Reproduce all of the data exactly, with no line skipped.

● **Dataset extract**
___

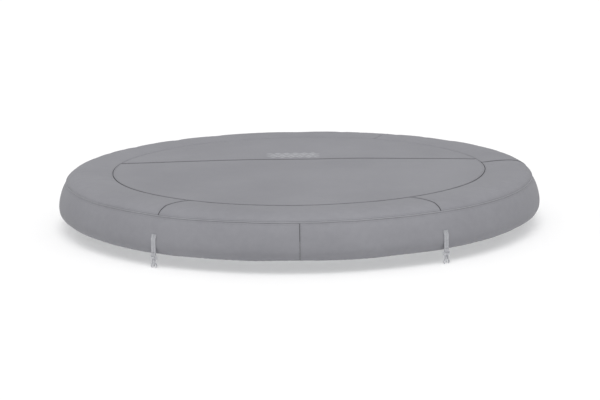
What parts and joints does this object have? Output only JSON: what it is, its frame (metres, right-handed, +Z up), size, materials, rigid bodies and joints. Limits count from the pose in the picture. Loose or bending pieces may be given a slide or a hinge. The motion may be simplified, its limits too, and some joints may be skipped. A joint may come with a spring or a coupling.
{
  "type": "inflatable hot tub cover",
  "caption": "Round padded cover for an inflatable hot tub: sewn cloth shell with a skirt, zipped liner, air-filled lid inside, and hold-down straps with clips.",
  "frame": {"origin": "centre of the flat underside liner, the face that rests on the tub's top rim", "axes": "+Z up out of the cover's crown, -Y towards the front, where the skirt's seam is, +X to the right seen from the front"},
  "size_m": [1.96, 1.9652, 0.227],
  "materials": {
    "cover_cloth": "matt coated cloth",
    "piping": "matt",
    "liner_foil": "silvery coated film on cloth",
    "zip_tape": "woven tape",
    "zip_plastic": "moulded coil",
    "zip_metal": "plated die casting",
    "lid_vinyl": "soft vinyl sheet",
    "valve_plastic": "moulded",
    "webbing": "woven webbing",
    "clip_plastic": "moulded, slightly glossy"
  },
  "bodies": {
    "cover": {"centre_front_panel": "cover_cloth", "centre_rear_panel": "cover_cloth", "shoulder_front_panel": "cover_cloth", "shoulder_right_panel": "cover_cloth", "shoulder_rear_panel": "cover_cloth", "shoulder_left_panel": "cover_cloth", "skirt_right_panel": "cover_cloth", "skirt_left_panel": "cover_cloth", "edge_piping": "piping", "underside_liner": "liner_foil", "zip_front_tape": "zip_tape", "zip_rear_tape": "zip_tape", "zip_coil": "zip_plastic", "zip_end_stops": "zip_plastic", "lid_top_sheet": "lid_vinyl", "lid_side_wall": "lid_vinyl", "lid_bottom_sheet": "lid_vinyl", "lid_tie_webs": "lid_vinyl", "lid_valve_body": "valve_plastic", "strap_anchor_1": "webbing", "strap_anchor_2": "webbing", "strap_anchor_3": "webbing", "strap_anchor_4": "webbing", "strap_anchor_5": "webbing"},
    "zip_slider": {"zip_slider": "zip_metal"},
    "zip_pull": {"zip_pull": "zip_metal"},
    "valve_cap": {"lid_valve_cap": "valve_plastic"},
    "strap_1": {"strap_1": "webbing"},
    "clip_1": {"clip_1": "clip_plastic"},
    "strap_2": {"strap_2": "webbing"},
    "clip_2": {"clip_2": "clip_plastic"},
    "strap_3": {"strap_3": "webbing"},
    "clip_3": {"clip_3": "clip_plastic"},
    "strap_4": {"strap_4": "webbing"},
    "clip_4": {"clip_4": "clip_plastic"},
    "strap_5": {"strap_5": "webbing"},
    "clip_5": {"clip_5": "clip_plastic"}
  },
  "joints": [
    {"name": "zip_travel", "type": "slide", "parent": "cover", "child": "zip_slider", "axis": [1, 0, 0], "range_m": [0, 0.872]},
    {"name": "zip_pull_swing", "type": "hinge", "parent": "zip_slider", "child": "zip_pull", "pos_m": [-0.436, 0.45, -0.0062], "axis": [0, 1, 0], "range_deg": [-80, 80]},
    {"name": "valve_cap_turn", "type": "hinge", "parent": "cover", "child": "valve_cap", "pos_m": [0, 0.45, 0.003], "axis": [0, 0, 1], "range_deg": [0, 270]},
    {"name": "strap_1_lift", "type": "hinge", "parent": "cover", "child": "strap_1", "pos_m": [-0.54195, -0.81879, -0.0125], "axis": [-0.8339, 0.5519, 0], "range_deg": [0, 130]},
    {"name": "clip_1_swing", "type": "hinge", "parent": "strap_1", "child": "clip_1", "pos_m": [-0.54195, -0.81879, -0.0785], "axis": [-0.8339, 0.5519, 0], "range_deg": [-70, 80]},
    {"name": "strap_2_lift", "type": "hinge", "parent": "cover", "child": "strap_2", "pos_m": [0.54195, -0.81879, -0.0125], "axis": [-0.8339, -0.5519, 0], "range_deg": [0, 130]},
    {"name": "clip_2_swing", "type": "hinge", "parent": "strap_2", "child": "clip_2", "pos_m": [0.54195, -0.81879, -0.0785], "axis": [-0.8339, -0.5519, 0], "range_deg": [-70, 80]},
    {"name": "strap_3_lift", "type": "hinge", "parent": "cover", "child": "strap_3", "pos_m": [0.939, 0.28708, -0.0125], "axis": [0.2924, -0.9563, 0], "range_deg": [0, 130]},
    {"name": "clip_3_swing", "type": "hinge", "parent": "strap_3", "child": "clip_3", "pos_m": [0.939, 0.28708, -0.0785], "axis": [0.2924, -0.9563, 0], "range_deg": [-70, 80]},
    {"name": "strap_4_lift", "type": "hinge", "parent": "cover", "child": "strap_4", "pos_m": [0, 0.9819, -0.0125], "axis": [1, 0, 0], "range_deg": [0, 130]},
    {"name": "clip_4_swing", "type": "hinge", "parent": "strap_4", "child": "clip_4", "pos_m": [0, 0.9819, -0.0785], "axis": [1, 0, 0], "range_deg": [-70, 80]},
    {"name": "strap_5_lift", "type": "hinge", "parent": "cover", "child": "strap_5", "pos_m": [-0.939, 0.28708, -0.0125], "axis": [0.2924, 0.9563, 0], "range_deg": [0, 130]},
    {"name": "clip_5_swing", "type": "hinge", "parent": "strap_5", "child": "clip_5", "pos_m": [-0.939, 0.28708, -0.0785], "axis": [0.2924, 0.9563, 0], "range_deg": [-70, 80]}
  ]
}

___

● **Solution to this task**
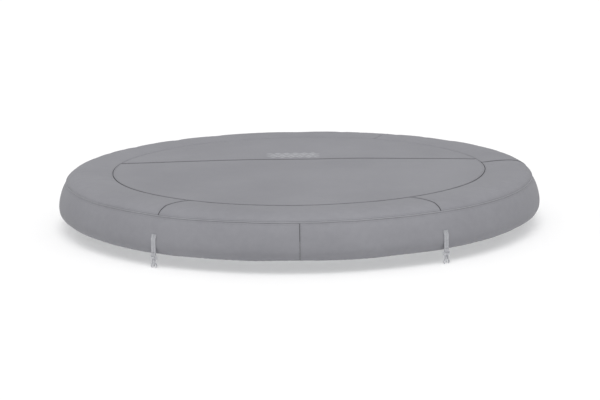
What parts and joints does this object have? Output only JSON: what it is, its frame (metres, right-handed, +Z up), size, materials, rigid bodies and joints. Limits count from the pose in the picture. Loose or bending pieces may be given a slide or a hinge. The motion may be simplified, its limits too, and some joints may be skipped. A joint may come with a spring or a coupling.
{
  "type": "inflatable hot tub cover",
  "caption": "Round padded cover for an inflatable hot tub: sewn cloth shell with a skirt, zipped liner, air-filled lid inside, and hold-down straps with clips.",
  "frame": {"origin": "centre of the flat underside liner, the face that rests on the tub's top rim", "axes": "+Z up out of the cover's crown, -Y towards the front, where the skirt's seam is, +X to the right seen from the front"},
  "size_m": [1.96, 1.9652, 0.227],
  "materials": {
    "cover_cloth": "matt coated cloth",
    "piping": "matt",
    "liner_foil": "silvery coated film on cloth",
    "zip_tape": "woven tape",
    "zip_plastic": "moulded coil",
    "zip_metal": "plated die casting",
    "lid_vinyl": "soft vinyl sheet",
    "valve_plastic": "moulded",
    "webbing": "woven webbing",
    "clip_plastic": "moulded, slightly glossy"
  },
  "bodies": {
    "cover": {"centre_front_panel": "cover_cloth", "centre_rear_panel": "cover_cloth", "shoulder_front_panel": "cover_cloth", "shoulder_right_panel": "cover_cloth", "shoulder_rear_panel": "cover_cloth", "shoulder_left_panel": "cover_cloth", "skirt_right_panel": "cover_cloth", "skirt_left_panel": "cover_cloth", "edge_piping": "piping", "underside_liner": "liner_foil", "zip_front_tape": "zip_tape", "zip_rear_tape": "zip_tape", "zip_coil": "zip_plastic", "zip_end_stops": "zip_plastic", "lid_top_sheet": "lid_vinyl", "lid_side_wall": "lid_vinyl", "lid_bottom_sheet": "lid_vinyl", "lid_tie_webs": "lid_vinyl", "lid_valve_body": "valve_plastic", "strap_anchor_1": "webbing", "strap_anchor_2": "webbing", "strap_anchor_3": "webbing", "strap_anchor_4": "webbing", "strap_anchor_5": "webbing"},
    "zip_slider": {"zip_slider": "zip_metal"},
    "zip_pull": {"zip_pull": "zip_metal"},
    "valve_cap": {"lid_valve_cap": "valve_plastic"},
    "strap_1": {"strap_1": "webbing"},
    "clip_1": {"clip_1": "clip_plastic"},
    "strap_2": {"strap_2": "webbing"},
    "clip_2": {"clip_2": "clip_plastic"},
    "strap_3": {"strap_3": "webbing"},
    "clip_3": {"clip_3": "clip_plastic"},
    "strap_4": {"strap_4": "webbing"},
    "clip_4": {"clip_4": "clip_plastic"},
    "strap_5": {"strap_5": "webbing"},
    "clip_5": {"clip_5": "clip_plastic"}
  },
  "joints": [
    {"name": "zip_travel", "type": "slide", "parent": "cover", "child": "zip_slider", "axis": [1, 0, 0], "range_m": [0, 0.872]},
    {"name": "zip_pull_swing", "type": "hinge", "parent": "zip_slider", "child": "zip_pull", "pos_m": [-0.436, 0.45, -0.0062], "axis": [0, 1, 0], "range_deg": [-80, 80]},
    {"name": "valve_cap_turn", "type": "hinge", "parent": "cover", "child": "valve_cap", "pos_m": [0, 0.45, 0.003], "axis": [0, 0, 1], "range_deg": [0, 270]},
    {"name": "strap_1_lift", "type": "hinge", "parent": "cover", "child": "strap_1", "pos_m": [-0.54195, -0.81879, -0.0125], "axis": [-0.8339, 0.5519, 0], "range_deg": [0, 130]},
    {"name": "clip_1_swing", "type": "hinge", "parent": "strap_1", "child": "clip_1", "pos_m": [-0.54195, -0.81879, -0.0785], "axis": [-0.8339, 0.5519, 0], "range_deg": [-70, 80]},
    {"name": "strap_2_lift", "type": "hinge", "parent": "cover", "child": "strap_2", "pos_m": [0.54195, -0.81879, -0.0125], "axis": [-0.8339, -0.5519, 0], "range_deg": [0, 130]},
    {"name": "clip_2_swing", "type": "hinge", "parent": "strap_2", "child": "clip_2", "pos_m": [0.54195, -0.81879, -0.0785], "axis": [-0.8339, -0.5519, 0], "range_deg": [-70, 80]},
    {"name": "strap_3_lift", "type": "hinge", "parent": "cover", "child": "strap_3", "pos_m": [0.939, 0.28708, -0.0125], "axis": [0.2924, -0.9563, 0], "range_deg": [0, 130]},
    {"name": "clip_3_swing", "type": "hinge", "parent": "strap_3", "child": "clip_3", "pos_m": [0.939, 0.28708, -0.0785], "axis": [0.2924, -0.9563, 0], "range_deg": [-70, 80]},
    {"name": "strap_4_lift", "type": "hinge", "parent": "cover", "child": "strap_4", "pos_m": [0, 0.9819, -0.0125], "axis": [1, 0, 0], "range_deg": [0, 130]},
    {"name": "clip_4_swing", "type": "hinge", "parent": "strap_4", "child": "clip_4", "pos_m": [0, 0.9819, -0.0785], "axis": [1, 0, 0], "range_deg": [-70, 80]},
    {"name": "strap_5_lift", "type": "hinge", "parent": "cover", "child": "strap_5", "pos_m": [-0.939, 0.28708, -0.0125], "axis": [0.2924, 0.9563, 0], "range_deg": [0, 130]},
    {"name": "clip_5_swing", "type": "hinge", "parent": "strap_5", "child": "clip_5", "pos_m": [-0.939, 0.28708, -0.0785], "axis": [0.2924, 0.9563, 0], "range_deg": [-70, 80]}
  ]
}